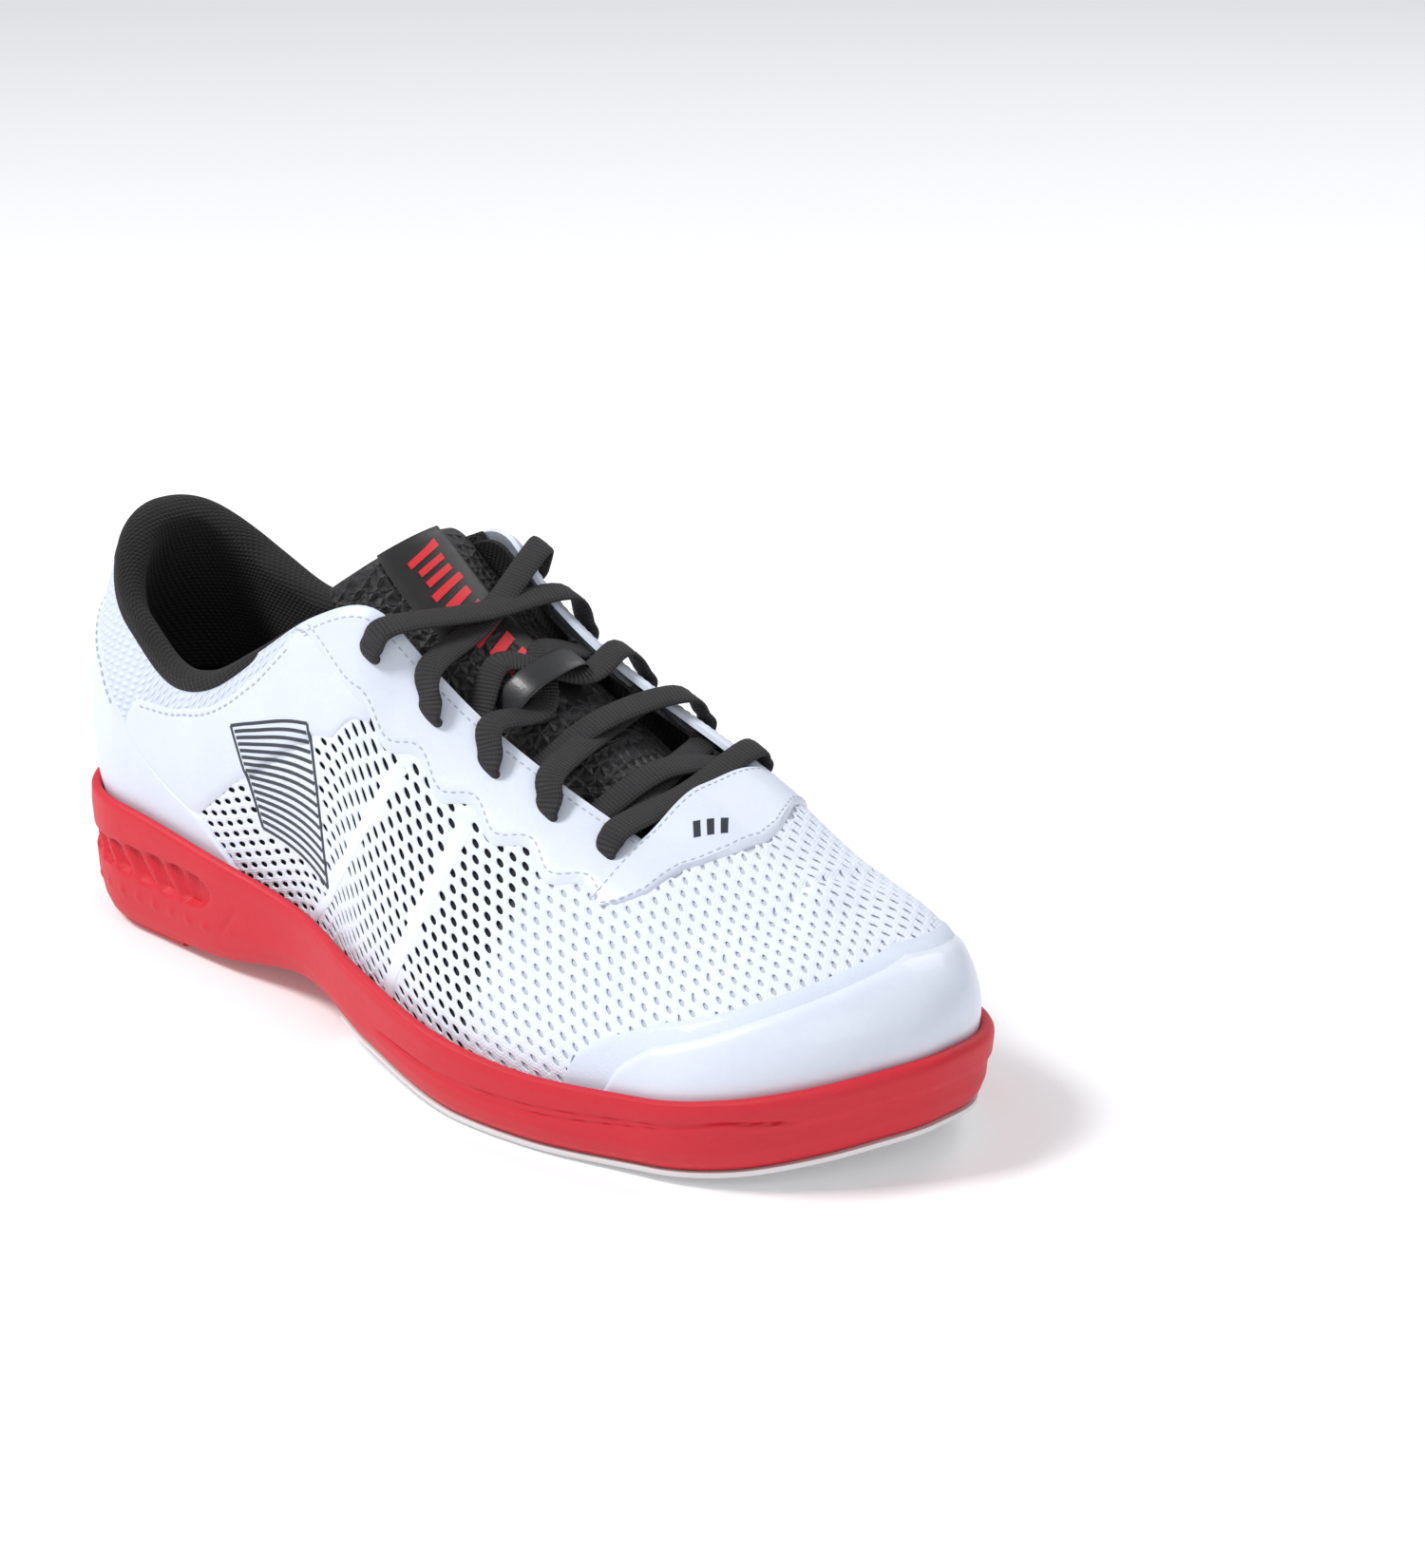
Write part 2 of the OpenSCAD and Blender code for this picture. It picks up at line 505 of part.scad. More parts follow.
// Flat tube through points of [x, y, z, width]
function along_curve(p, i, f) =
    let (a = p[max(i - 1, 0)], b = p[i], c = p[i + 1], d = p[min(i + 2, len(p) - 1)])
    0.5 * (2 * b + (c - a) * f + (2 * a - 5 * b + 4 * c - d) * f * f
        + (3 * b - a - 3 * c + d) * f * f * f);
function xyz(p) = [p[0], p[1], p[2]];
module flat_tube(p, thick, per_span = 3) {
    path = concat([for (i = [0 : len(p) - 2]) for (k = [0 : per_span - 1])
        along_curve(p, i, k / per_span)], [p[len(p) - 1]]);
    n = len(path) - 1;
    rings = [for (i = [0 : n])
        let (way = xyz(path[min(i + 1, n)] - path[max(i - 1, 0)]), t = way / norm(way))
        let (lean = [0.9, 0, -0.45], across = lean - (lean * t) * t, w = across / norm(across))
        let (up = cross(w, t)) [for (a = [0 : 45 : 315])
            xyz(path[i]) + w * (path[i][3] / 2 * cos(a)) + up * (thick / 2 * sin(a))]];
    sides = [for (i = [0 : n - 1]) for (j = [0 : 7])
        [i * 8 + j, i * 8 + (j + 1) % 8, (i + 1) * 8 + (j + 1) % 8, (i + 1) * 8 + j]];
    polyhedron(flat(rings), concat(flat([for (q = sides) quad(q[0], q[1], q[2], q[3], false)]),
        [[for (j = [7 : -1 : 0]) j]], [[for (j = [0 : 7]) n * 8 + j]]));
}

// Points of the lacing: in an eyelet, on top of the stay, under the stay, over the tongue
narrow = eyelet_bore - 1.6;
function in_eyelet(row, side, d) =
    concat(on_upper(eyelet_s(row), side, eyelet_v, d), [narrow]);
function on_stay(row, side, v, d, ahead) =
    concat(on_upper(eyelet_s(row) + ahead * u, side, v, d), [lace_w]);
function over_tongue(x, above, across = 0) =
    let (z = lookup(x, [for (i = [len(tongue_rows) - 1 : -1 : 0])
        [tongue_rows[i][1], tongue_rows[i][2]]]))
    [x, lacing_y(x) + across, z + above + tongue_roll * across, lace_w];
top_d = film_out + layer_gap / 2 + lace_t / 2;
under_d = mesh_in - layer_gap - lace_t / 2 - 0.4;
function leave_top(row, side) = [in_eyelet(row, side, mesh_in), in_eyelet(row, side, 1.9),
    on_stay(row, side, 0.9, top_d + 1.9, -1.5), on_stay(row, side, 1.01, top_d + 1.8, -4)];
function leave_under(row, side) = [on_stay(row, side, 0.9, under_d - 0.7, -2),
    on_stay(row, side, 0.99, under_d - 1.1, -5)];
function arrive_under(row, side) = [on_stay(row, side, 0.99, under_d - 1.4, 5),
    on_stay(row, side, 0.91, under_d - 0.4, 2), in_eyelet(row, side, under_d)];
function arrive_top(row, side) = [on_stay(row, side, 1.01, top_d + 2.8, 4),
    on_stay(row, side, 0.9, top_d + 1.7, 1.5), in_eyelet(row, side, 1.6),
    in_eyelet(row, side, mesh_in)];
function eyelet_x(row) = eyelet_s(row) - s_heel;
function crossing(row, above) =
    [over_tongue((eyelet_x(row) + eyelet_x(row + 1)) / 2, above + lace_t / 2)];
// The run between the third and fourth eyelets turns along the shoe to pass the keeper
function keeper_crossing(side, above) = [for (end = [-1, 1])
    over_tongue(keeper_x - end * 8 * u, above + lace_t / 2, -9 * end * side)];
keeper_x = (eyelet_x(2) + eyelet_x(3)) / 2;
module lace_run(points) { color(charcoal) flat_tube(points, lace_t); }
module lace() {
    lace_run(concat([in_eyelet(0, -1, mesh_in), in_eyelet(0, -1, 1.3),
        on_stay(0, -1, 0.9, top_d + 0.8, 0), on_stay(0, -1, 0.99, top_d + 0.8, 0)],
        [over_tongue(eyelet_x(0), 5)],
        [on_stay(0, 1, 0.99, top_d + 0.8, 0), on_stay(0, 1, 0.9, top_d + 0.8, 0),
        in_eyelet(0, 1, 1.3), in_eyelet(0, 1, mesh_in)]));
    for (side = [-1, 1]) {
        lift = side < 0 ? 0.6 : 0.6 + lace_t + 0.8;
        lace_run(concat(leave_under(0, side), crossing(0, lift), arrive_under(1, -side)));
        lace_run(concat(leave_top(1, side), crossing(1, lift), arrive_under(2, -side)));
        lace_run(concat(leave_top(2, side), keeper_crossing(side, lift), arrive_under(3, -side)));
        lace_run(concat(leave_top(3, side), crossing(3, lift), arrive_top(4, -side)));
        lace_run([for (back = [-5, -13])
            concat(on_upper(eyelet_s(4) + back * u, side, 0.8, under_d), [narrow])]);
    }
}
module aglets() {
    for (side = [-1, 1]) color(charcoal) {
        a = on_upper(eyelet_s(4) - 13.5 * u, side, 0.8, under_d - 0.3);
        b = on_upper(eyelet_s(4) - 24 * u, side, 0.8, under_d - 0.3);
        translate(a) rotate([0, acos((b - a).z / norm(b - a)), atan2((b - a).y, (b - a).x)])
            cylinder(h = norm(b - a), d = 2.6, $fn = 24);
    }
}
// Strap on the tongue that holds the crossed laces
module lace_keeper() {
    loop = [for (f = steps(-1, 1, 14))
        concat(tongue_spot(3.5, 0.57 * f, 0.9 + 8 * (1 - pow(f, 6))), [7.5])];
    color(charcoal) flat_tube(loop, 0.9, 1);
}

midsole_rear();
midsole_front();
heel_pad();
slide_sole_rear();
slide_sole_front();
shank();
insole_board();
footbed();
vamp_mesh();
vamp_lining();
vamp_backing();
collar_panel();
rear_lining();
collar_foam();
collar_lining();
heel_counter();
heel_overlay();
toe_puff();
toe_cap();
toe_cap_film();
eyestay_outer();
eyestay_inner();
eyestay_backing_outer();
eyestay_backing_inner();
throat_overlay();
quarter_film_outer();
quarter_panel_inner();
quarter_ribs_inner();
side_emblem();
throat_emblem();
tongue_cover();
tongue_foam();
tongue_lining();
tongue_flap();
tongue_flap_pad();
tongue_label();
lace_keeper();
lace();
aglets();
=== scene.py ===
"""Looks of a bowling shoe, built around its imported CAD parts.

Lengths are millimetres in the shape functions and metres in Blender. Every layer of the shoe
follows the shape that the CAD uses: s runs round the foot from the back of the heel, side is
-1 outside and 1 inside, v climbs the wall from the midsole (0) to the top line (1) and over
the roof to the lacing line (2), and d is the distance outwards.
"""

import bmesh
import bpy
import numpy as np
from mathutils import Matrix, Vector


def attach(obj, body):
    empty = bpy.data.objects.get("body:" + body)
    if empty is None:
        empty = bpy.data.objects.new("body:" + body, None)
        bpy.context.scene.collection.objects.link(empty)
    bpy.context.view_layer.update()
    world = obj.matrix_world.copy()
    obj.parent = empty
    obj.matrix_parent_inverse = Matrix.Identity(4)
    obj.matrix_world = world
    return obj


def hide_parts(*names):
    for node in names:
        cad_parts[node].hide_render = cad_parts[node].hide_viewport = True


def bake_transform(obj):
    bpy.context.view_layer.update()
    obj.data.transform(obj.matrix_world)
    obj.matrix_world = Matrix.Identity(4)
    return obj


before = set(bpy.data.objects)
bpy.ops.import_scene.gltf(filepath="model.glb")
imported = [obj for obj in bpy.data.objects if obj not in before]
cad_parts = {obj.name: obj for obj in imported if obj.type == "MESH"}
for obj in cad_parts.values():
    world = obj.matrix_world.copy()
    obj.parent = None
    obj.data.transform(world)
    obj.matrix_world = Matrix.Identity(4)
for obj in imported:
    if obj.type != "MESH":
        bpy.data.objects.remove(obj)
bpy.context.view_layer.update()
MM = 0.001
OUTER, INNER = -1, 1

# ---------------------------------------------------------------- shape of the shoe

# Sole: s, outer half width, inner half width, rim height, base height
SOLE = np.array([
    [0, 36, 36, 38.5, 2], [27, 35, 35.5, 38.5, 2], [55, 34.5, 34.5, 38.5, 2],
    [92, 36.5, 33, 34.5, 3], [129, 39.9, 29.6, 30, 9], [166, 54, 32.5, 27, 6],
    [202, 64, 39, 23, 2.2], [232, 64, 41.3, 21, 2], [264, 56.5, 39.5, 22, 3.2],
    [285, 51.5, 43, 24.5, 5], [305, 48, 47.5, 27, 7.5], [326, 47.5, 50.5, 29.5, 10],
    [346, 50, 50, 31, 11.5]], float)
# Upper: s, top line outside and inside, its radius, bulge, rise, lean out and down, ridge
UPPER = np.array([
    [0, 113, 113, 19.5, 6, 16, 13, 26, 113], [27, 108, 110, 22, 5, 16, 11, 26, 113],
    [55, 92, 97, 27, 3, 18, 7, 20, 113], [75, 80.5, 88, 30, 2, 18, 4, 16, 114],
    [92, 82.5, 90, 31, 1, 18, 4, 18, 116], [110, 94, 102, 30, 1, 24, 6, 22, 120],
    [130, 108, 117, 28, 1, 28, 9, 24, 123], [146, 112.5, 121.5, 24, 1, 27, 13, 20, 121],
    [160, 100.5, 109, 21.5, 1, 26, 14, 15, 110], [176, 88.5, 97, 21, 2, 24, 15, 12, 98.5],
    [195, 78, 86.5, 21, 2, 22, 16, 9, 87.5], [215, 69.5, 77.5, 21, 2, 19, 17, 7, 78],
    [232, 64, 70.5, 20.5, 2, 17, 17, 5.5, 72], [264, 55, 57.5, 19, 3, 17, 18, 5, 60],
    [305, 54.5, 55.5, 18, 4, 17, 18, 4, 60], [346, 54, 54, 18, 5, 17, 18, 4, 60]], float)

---

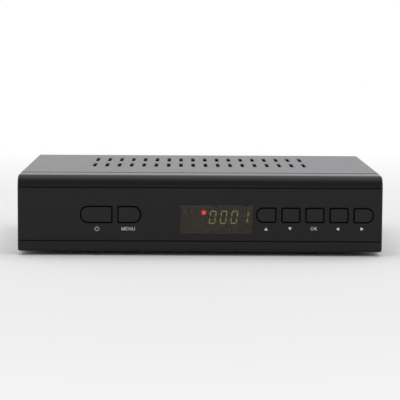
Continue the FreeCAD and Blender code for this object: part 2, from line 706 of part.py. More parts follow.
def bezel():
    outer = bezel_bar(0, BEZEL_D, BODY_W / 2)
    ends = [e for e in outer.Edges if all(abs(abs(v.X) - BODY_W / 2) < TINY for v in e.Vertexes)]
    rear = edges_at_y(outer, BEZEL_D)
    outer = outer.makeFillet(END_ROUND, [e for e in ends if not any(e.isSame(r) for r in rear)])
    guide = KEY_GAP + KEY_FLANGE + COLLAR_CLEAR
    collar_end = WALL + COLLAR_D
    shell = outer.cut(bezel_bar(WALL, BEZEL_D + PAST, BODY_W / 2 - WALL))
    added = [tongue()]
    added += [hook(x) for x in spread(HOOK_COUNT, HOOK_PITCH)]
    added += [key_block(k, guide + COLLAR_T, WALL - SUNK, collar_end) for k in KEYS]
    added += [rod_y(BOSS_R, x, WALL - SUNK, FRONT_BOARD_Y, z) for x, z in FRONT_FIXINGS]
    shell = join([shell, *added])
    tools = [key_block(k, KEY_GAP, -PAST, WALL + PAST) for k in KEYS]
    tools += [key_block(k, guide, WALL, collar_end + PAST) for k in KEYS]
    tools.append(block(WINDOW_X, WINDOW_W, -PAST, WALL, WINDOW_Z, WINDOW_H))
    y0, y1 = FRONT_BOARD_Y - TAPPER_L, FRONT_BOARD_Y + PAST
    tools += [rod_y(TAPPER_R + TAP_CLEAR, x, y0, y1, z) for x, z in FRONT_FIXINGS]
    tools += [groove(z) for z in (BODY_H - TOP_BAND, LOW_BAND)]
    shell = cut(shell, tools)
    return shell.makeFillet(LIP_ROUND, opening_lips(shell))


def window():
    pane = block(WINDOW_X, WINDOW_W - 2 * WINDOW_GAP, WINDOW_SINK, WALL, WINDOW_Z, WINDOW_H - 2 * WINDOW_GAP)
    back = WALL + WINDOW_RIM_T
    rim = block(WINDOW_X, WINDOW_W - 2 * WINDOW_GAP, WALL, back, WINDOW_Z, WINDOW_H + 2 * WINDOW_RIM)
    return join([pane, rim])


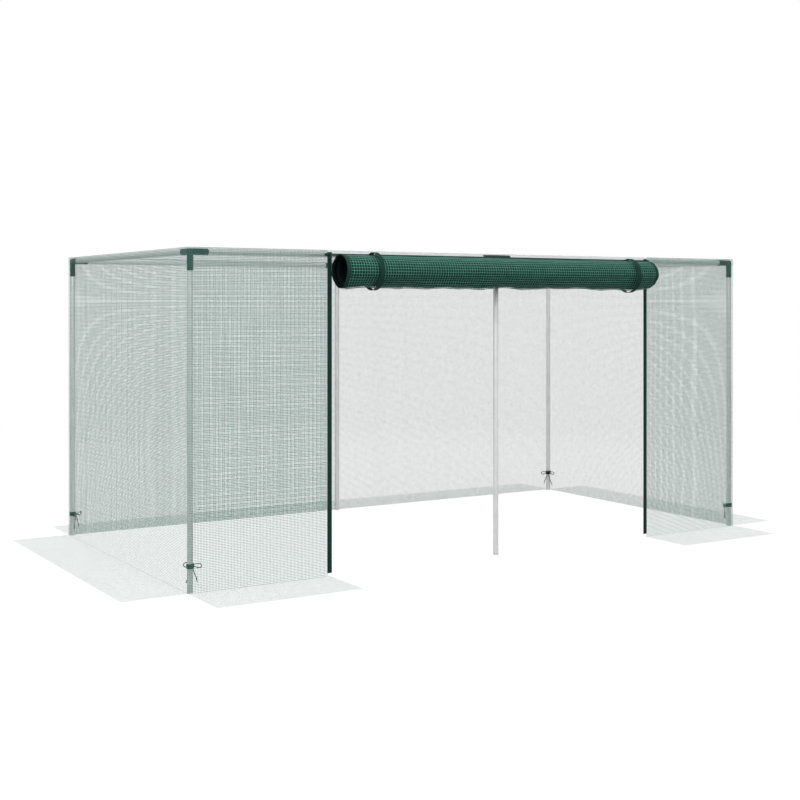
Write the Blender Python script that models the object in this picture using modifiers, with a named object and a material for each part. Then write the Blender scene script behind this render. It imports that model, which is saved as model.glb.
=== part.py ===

WHAT IS ASKED » Write down exactly the span of lines above from the one containing "midsole_rear();" to the one containing "imported = [obj", both ends included.

IN RESPONSE »
midsole_rear();
midsole_front();
heel_pad();
slide_sole_rear();
slide_sole_front();
shank();
insole_board();
footbed();
vamp_mesh();
vamp_lining();
vamp_backing();
collar_panel();
rear_lining();
collar_foam();
collar_lining();
heel_counter();
heel_overlay();
toe_puff();
toe_cap();
toe_cap_film();
eyestay_outer();
eyestay_inner();
eyestay_backing_outer();
eyestay_backing_inner();
throat_overlay();
quarter_film_outer();
quarter_panel_inner();
quarter_ribs_inner();
side_emblem();
throat_emblem();
tongue_cover();
tongue_foam();
tongue_lining();
tongue_flap();
tongue_flap_pad();
tongue_label();
lace_keeper();
lace();
aglets();
=== scene.py ===
"""Looks of a bowling shoe, built around its imported CAD parts.

Lengths are millimetres in the shape functions and metres in Blender. Every layer of the shoe
follows the shape that the CAD uses: s runs round the foot from the back of the heel, side is
-1 outside and 1 inside, v climbs the wall from the midsole (0) to the top line (1) and over
the roof to the lacing line (2), and d is the distance outwards.
"""

import bmesh
import bpy
import numpy as np
from mathutils import Matrix, Vector


def attach(obj, body):
    empty = bpy.data.objects.get("body:" + body)
    if empty is None:
        empty = bpy.data.objects.new("body:" + body, None)
        bpy.context.scene.collection.objects.link(empty)
    bpy.context.view_layer.update()
    world = obj.matrix_world.copy()
    obj.parent = empty
    obj.matrix_parent_inverse = Matrix.Identity(4)
    obj.matrix_world = world
    return obj


def hide_parts(*names):
    for node in names:
        cad_parts[node].hide_render = cad_parts[node].hide_viewport = True


def bake_transform(obj):
    bpy.context.view_layer.update()
    obj.data.transform(obj.matrix_world)
    obj.matrix_world = Matrix.Identity(4)
    return obj


before = set(bpy.data.objects)
bpy.ops.import_scene.gltf(filepath="model.glb")
imported = [obj for obj in bpy.data.objects if obj not in before]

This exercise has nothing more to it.